_EXERCISE DETAILS_
Lines containing the word "Identity" are to be located and copied.

_DATA SECTION_
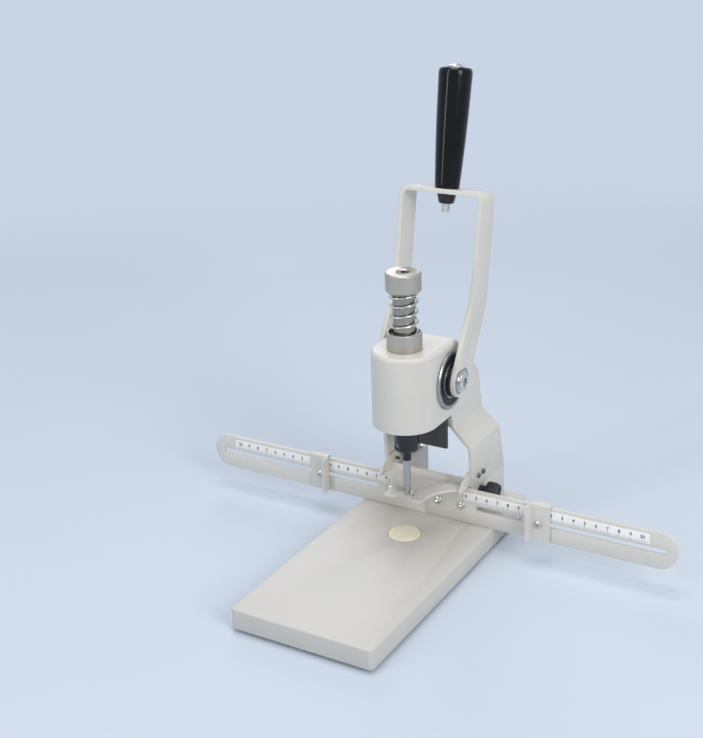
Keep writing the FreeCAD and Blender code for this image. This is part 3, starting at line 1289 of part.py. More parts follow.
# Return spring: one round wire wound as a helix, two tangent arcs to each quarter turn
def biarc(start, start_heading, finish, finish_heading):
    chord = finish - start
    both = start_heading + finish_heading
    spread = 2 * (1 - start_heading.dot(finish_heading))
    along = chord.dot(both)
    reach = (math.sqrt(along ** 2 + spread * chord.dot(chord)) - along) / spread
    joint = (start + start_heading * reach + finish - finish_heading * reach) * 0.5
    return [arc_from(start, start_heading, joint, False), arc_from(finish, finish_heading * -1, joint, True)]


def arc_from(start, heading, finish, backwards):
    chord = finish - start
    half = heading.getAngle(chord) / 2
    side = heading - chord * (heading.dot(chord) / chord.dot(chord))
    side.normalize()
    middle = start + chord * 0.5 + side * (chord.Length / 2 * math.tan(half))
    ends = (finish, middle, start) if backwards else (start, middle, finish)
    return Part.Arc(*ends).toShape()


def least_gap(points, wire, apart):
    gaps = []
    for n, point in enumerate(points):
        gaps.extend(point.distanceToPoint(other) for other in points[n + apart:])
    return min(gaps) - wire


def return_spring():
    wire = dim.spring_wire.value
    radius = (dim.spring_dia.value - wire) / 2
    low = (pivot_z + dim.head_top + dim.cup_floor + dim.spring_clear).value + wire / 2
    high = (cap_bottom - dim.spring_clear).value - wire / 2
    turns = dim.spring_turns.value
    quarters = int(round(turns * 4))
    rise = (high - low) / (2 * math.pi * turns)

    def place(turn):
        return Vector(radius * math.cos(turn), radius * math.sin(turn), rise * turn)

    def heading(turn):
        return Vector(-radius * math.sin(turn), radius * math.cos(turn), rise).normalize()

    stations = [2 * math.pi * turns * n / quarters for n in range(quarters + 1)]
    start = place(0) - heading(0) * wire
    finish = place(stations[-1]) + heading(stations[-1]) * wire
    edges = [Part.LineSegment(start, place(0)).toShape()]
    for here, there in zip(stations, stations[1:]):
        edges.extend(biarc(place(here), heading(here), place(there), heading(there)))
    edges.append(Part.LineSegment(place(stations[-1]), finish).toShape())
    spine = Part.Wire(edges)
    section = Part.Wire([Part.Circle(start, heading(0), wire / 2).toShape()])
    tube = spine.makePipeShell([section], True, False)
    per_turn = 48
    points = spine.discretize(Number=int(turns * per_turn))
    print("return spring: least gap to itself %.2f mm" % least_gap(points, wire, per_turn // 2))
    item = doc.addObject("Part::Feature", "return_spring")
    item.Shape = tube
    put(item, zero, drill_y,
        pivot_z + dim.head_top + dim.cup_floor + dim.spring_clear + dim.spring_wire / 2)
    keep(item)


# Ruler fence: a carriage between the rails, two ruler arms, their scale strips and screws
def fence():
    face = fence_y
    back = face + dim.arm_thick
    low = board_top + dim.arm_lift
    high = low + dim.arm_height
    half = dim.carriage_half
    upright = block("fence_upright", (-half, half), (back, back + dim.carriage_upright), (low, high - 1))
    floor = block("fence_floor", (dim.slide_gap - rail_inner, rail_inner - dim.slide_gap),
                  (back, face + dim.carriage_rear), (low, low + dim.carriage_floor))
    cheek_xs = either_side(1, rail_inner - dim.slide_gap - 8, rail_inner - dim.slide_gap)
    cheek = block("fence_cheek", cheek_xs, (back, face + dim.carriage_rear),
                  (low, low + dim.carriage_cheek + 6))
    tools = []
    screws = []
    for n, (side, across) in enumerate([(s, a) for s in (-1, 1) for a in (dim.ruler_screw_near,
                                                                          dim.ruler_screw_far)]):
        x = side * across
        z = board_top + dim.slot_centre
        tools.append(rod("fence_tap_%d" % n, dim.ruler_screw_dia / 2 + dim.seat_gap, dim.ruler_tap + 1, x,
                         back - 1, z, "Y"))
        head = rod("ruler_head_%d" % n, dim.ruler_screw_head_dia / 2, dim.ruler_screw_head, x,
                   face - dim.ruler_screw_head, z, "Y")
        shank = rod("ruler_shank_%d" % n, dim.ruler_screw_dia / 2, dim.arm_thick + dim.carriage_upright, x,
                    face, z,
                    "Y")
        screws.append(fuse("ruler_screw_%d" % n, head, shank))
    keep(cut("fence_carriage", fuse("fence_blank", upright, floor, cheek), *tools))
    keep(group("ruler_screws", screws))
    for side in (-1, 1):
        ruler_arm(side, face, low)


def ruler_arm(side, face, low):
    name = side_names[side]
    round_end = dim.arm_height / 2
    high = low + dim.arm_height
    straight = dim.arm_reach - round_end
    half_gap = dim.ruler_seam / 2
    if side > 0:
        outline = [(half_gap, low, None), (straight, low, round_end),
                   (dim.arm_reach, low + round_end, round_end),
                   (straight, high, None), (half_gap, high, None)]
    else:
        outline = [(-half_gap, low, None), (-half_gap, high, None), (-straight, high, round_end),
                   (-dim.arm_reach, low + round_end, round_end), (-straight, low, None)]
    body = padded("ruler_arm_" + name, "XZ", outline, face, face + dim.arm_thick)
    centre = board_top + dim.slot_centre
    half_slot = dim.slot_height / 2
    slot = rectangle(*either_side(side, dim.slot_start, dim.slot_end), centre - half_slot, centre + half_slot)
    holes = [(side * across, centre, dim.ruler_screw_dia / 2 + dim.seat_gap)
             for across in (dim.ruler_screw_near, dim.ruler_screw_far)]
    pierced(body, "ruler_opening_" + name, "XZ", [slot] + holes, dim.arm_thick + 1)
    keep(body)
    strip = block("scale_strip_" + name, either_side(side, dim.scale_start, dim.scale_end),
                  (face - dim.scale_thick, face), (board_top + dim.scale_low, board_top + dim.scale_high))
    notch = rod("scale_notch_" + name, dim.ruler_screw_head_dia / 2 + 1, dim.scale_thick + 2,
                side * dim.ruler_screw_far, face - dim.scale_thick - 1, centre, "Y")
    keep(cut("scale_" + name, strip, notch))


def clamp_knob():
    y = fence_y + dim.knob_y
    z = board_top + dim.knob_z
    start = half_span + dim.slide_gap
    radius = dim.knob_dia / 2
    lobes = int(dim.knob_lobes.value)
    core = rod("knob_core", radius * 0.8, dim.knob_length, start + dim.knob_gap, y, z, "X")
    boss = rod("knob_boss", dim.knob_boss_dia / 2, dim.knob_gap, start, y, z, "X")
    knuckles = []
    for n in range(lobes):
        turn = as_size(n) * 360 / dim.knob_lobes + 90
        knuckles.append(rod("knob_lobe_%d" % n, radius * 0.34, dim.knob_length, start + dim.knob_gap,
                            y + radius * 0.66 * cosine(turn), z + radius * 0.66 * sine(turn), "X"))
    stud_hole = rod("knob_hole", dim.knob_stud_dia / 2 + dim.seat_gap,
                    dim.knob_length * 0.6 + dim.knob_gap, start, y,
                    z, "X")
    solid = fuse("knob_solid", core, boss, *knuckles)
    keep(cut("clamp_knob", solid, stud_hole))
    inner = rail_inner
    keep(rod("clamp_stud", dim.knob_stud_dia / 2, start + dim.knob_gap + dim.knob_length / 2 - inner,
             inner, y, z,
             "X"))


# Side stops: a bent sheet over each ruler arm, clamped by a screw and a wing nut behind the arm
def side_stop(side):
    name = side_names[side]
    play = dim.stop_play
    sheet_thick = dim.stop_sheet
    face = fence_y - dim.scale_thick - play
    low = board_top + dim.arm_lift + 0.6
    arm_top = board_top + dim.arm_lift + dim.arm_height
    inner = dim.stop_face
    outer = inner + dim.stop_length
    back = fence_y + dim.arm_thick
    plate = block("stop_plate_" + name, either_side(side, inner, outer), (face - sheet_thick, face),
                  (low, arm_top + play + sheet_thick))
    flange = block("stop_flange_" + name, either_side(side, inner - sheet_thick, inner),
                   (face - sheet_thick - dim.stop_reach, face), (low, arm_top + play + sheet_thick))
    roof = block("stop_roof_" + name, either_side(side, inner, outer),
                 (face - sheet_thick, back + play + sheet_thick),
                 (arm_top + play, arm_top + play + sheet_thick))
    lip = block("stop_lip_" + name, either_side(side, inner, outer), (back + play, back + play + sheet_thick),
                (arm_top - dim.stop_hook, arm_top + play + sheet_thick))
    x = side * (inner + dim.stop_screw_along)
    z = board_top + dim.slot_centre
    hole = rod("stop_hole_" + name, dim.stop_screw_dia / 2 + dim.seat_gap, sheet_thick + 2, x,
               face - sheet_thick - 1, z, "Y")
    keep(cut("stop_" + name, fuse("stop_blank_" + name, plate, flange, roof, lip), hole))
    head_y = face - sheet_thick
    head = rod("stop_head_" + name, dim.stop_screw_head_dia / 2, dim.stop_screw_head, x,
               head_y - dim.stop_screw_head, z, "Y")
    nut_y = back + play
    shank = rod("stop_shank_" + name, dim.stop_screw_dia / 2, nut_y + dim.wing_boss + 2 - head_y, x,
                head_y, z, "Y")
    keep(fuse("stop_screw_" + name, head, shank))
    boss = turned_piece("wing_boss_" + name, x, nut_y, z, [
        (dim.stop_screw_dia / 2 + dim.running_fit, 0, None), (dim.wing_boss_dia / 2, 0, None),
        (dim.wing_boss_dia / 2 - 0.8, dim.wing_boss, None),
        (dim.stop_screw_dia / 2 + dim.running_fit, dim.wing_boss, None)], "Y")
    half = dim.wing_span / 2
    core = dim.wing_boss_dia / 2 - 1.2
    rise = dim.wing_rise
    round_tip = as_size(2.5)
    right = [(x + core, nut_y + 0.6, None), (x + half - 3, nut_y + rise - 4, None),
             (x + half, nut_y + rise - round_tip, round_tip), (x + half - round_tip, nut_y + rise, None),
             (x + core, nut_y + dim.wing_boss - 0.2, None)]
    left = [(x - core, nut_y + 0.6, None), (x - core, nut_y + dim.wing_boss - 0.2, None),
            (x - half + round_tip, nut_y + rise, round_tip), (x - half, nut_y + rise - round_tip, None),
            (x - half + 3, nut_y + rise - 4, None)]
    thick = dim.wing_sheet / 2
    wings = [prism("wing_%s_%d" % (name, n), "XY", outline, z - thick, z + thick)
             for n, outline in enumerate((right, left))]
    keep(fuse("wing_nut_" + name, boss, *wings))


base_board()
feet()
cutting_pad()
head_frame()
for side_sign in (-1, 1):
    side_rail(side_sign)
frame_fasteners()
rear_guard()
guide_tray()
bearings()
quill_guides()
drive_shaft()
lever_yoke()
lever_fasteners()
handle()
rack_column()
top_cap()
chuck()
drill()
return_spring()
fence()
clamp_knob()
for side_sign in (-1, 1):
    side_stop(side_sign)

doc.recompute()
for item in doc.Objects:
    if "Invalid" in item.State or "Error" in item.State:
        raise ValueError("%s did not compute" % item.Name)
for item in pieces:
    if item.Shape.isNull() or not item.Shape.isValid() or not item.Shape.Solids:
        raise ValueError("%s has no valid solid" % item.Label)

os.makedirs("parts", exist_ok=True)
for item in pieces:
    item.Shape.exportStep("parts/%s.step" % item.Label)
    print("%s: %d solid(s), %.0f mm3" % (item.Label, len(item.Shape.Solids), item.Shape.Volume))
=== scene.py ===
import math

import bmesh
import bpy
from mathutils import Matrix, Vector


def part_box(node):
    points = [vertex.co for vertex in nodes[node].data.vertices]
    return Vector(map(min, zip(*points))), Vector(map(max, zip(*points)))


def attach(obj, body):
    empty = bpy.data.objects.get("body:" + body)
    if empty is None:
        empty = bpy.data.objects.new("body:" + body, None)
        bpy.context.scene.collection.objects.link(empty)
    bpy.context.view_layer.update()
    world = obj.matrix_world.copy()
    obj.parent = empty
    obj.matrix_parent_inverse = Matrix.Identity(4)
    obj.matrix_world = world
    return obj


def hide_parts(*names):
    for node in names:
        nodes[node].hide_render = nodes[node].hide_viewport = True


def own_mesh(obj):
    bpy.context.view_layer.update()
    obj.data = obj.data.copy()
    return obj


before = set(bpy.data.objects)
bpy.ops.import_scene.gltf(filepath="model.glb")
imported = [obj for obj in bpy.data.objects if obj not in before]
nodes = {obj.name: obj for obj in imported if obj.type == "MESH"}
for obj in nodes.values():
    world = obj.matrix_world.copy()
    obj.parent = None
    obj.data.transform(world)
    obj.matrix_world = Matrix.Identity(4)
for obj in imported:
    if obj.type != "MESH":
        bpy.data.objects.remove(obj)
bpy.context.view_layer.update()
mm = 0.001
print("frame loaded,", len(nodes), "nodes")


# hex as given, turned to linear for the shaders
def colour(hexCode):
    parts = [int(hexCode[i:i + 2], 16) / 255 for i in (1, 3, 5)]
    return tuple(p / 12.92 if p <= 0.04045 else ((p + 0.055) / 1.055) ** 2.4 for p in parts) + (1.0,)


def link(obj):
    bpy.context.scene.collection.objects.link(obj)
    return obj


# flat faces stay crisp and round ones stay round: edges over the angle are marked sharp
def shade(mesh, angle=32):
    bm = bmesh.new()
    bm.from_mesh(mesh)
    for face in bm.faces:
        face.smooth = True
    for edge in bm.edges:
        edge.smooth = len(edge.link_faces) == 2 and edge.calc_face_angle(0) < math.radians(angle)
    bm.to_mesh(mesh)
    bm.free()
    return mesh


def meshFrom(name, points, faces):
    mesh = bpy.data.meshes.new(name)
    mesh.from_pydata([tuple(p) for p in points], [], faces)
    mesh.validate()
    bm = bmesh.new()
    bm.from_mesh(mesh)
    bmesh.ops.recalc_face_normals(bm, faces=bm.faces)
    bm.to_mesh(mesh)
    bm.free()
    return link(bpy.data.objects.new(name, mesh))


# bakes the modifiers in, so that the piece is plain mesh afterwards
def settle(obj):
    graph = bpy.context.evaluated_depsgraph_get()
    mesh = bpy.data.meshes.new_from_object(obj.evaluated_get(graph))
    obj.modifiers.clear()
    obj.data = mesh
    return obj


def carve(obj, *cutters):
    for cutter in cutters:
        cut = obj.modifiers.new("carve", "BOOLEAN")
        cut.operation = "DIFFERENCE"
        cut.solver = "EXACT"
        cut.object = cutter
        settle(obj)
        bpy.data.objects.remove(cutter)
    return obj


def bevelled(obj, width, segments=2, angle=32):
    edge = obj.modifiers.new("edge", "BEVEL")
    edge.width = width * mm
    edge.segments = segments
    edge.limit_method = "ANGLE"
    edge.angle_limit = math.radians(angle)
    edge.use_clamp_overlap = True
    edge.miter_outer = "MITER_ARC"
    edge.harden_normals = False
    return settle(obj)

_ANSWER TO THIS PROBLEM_
    obj.matrix_parent_inverse = Matrix.Identity(4)
    obj.matrix_world = Matrix.Identity(4)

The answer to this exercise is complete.